De este modo, asistimos al encuentro de miradas extraviadas que se cruzan y pierden en sus labores, esperas, descansos, abandonos. Son cuerpos silenciosos, que se escuchan y comunican en los gestos donde el lenguaje es impotente y adolece de la vitalidad que ofrece el error. Una pausa es una jugada más, las caídas son breves descansos sin los cuales no se podría volver a partir. Al intentar avanzar, sin dañar al otro, acontecen choques en los que se reconocen y desfiguran los propios límites. Cada decisión y posicionamiento es un ejercicio de interpretación y traducción.

 

En el juego operan reglas y se practican dinámicas que funcionan respetando un inicio y un final, pero que se diferencian de las proyecciones lineales y progresivas del tiempo moderno, dado que no se aprecian en la valoración especulativa de sus resultados. Mas bien, parecen operar sobre una ausencia de medida y por ende de progresos. Lo propio del ejercicio lúdico, consiste en la capacidad de entrar en un tiempo y espacio abstraído del mundo, lo que reluce una de sus características fundamentales, la de ser puro y permanente movimiento.
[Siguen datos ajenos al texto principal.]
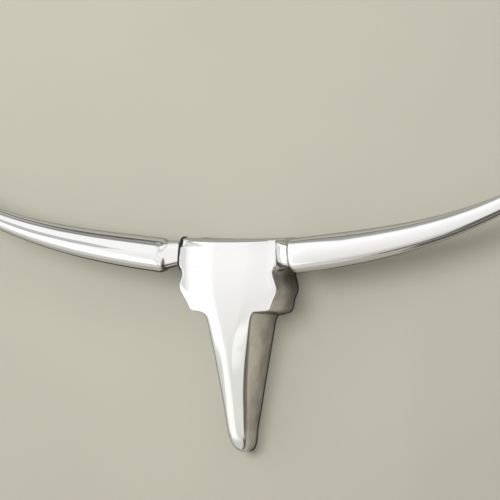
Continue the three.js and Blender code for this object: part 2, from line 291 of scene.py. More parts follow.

Las piezas se proponen como en un salón de juegos para adultos, adaptadas a las escalas y temáticas que se asocian a ese rango etario: con la altura, distancia y seriedad requerida, pero tensionadas por la interacción que la estructura central sugiere. Un juego incentivado por los videos que en la primera sala enseñan la variedad de movimientos posibles. Una dinámica que abre también la posibilidad de vincularse con el placer que se tiende a oponer al cumplimiento de una obligación. Tanto el formalismo laboral, como artístico, son suspendidos en lo que estas piezas comprometen para quien decide entrar en esta sala de juegos. La dimensión infantil, asociada a lo lúdico, es tematizada en un universo aparentemente maduro, donde conviven indistintamente adultez e infancia. Del mismo modo en que presente, pasado y futuro se entrecruzan en la actualidad y potencian interrogantes que parecen permanecer y nunca ser respondidas por completo.

 

El juego, es una actividad libre pero reglamentada que funciona sobre la incertidumbre del resultado, por eso si bien es proyectado hacia un término, asume la derrota como algo esperable y no por ello pierde su sentido. Las reglas son dispuestas al servicio de la imaginación, es por ello que repetir un juego no se torna aburrido, más bien presenta la oportunidad de imaginar otro tipo de movimientos y combinaciones. Esa cualidad recreativa que lo caracteriza es también esa posibilidad de pensar las reglas ya no como imposiciones restrictivas, sino como las armas con las que se vale para jugar, de este modo, se puede decir que no limitan su sentido mismo, más bien lo hacen posible.

 

A su vez, un juego es un modo de reunión que se caracteriza por albergar un conjunto de objetos que pertenecen a algo sin ser lo mismo, es decir, singularidades que en su relación constituyen un sentido. Quizás, ese elemento que hace del juego un encuentro entre diferentes, es el deseo de querer participar en un espacio donde se pueda imaginar en común. Y si se trata de interrogantes, la pregunta respecto a cómo sería posible la participación en una comunidad sin sacrificar las diferencias, tiene en el juego una salida que, sin agotar ni cerrar el problema a nuevas formas, ofrece una práctica esperanzadora, ya que es propio del juego ese movimiento vital del ir y venir sin vínculo con fin alguno, como bien ya había señalado antes Gadamer.

 

No se trata de la persistencia en un pasado al que se retorna como el origen, sino, justamente de su actualidad en la interpelación de la promesa que yace en ellas. El juego no se opone a la razón, pero si se relaciona con su imposibilidad, con el fracaso de la vigilancia de la conciencia, aquella que busca juzgar lo posible e imposible. De este modo, Camila Ramírez, nos invita a pensar en perder el tiempo como una resistencia a la productividad, como un posicionamiento político, aquello que podría ser ganancia o privilegio de los artistas y buenos jugadores.

*Este texto fue escrito en el contexto de la exposición individual Perder el tiempo (2020) Galería Gabriela Mistral, Santiago, Chile.